Le MAAPAR considère qu'une délégation formelle n'est pas nécessaire dans la mesure où les compétences respectives des organismes intervenant dans l'instruction et l'attribution des aides sont clairement fixées par la réglementation nationale. S'il est clair que l'attribution des aides revient aux préfets et que les DDAF ont un rôle éminent à jouer dans l'instruction des dossiers, le schéma institutionnel est en fait assez confus, contrairement aux obligations communautaires.

Les règlements communautaires, la complexité des règles applicables aux interventions agricoles et l'éclatement des responsabilités entre le CNASEA, les DDAF et les ADASEA rendent nécessaire l'établissement de manuels de procédure exposant précisément les fonctions imparties à chaque agent et permettant à ceux qui les contrôlent de savoir ce qu'ils doivent faire. Le CNASEA, avec la collaboration du MAAPAR, a entrepris depuis quelques années de rédiger de tels manuels mais cet effort est récent et encore insuffisant. Toutes les mesures ne font pas l'objet d'un manuel ; certains d'entre eux sont incomplets, notamment parce qu'ils ne couvrent pas les traitements opérés par les DDAF ou les ADASEA ; d'autres n'ont pas été mis à jour.

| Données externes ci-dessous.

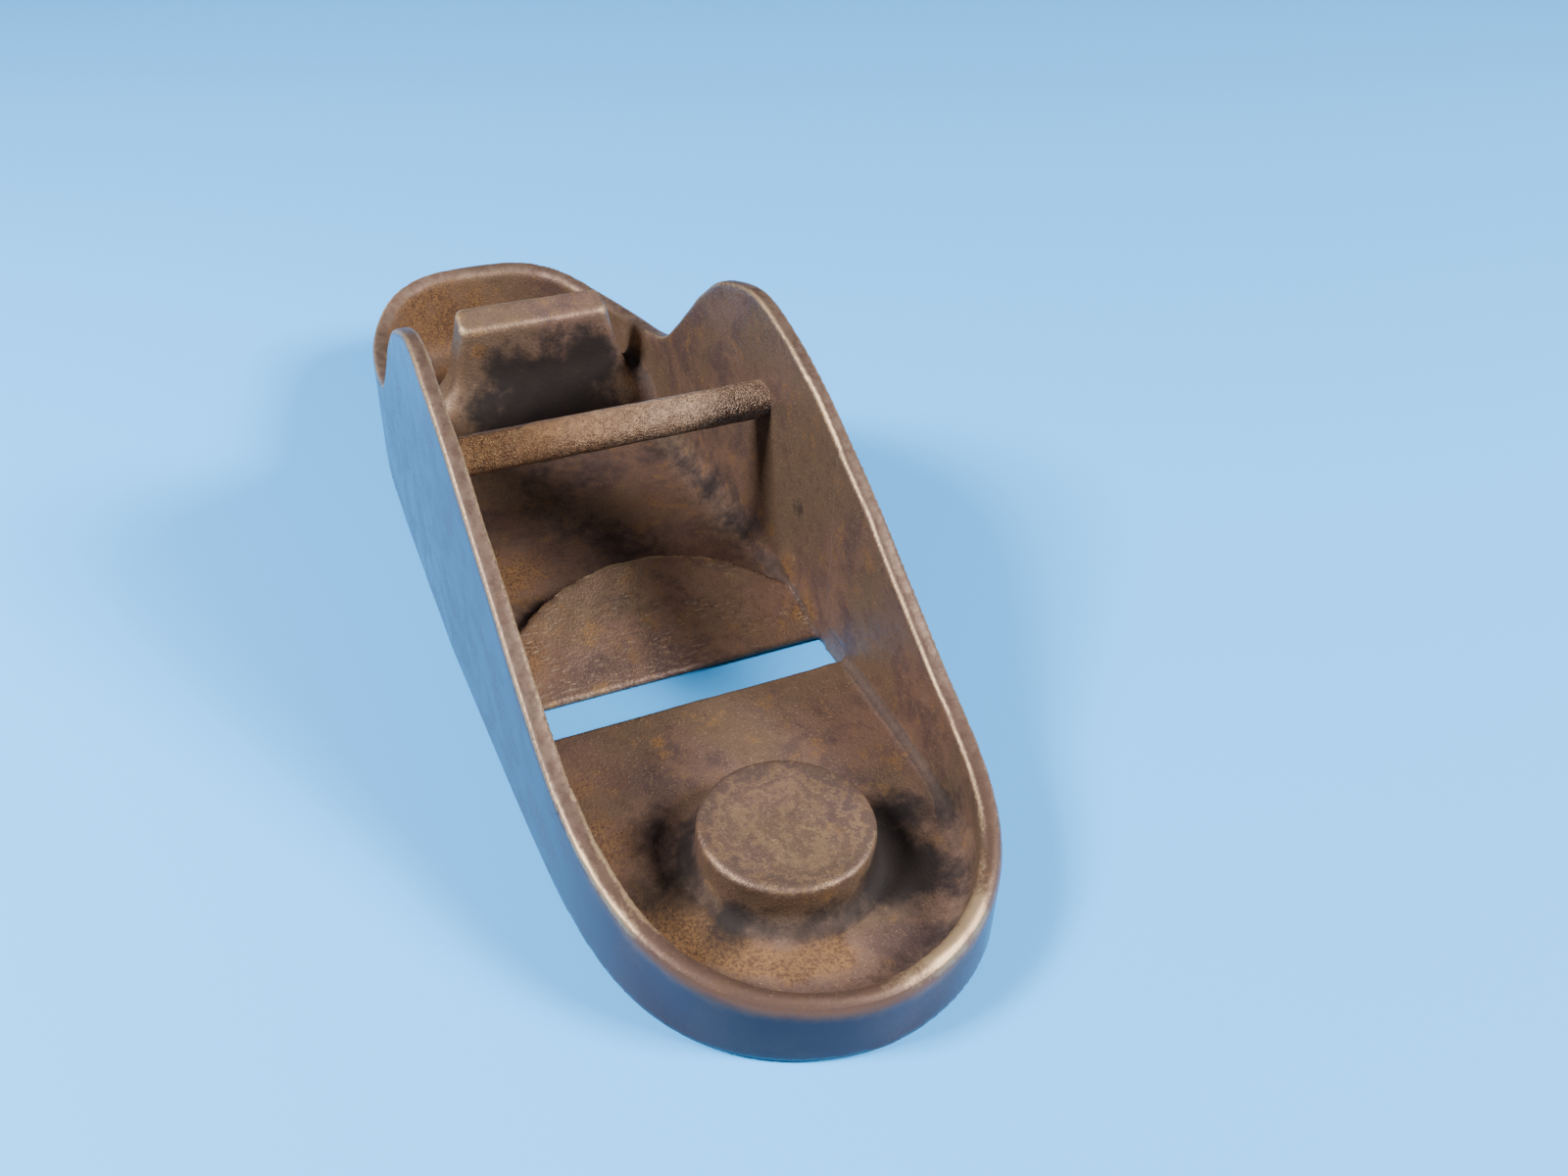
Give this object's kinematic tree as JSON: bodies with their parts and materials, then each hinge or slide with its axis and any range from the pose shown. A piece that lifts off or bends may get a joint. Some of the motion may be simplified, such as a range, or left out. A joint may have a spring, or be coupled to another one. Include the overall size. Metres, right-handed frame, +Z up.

Le CNASEA et ses administrations de tutelle ont fait état de ce que le projet d'arrêté interministériel préparé en application du décret du 29 août 2000 modifiant le statut de l'établissement s'efforçait, en son article 8, selon les termes de l'exposé des motifs, « d'apporter une réponse à la détermination de la qualité de l'ordonnateur et de la justification du service fait ». Il s'agirait, selon la rédaction portée en son temps à la connaissance de la Cour, de permettre que la constatation des droits des bénéficiaires puisse le cas échéant être « effectuée pour le compte du CNASEA » par les différents donneurs d'ordre.

Quelles qu'en soient les modalités, une clarification s'impose, dans le respect des normes tant nationales que communautaires.

* 17 cf. en particulier, rapport public 2001, p. 251, « la gestion des aides européennes à l'agriculture » et référés n° 8587 à 8591 / 17023 du 23 décembre 1998.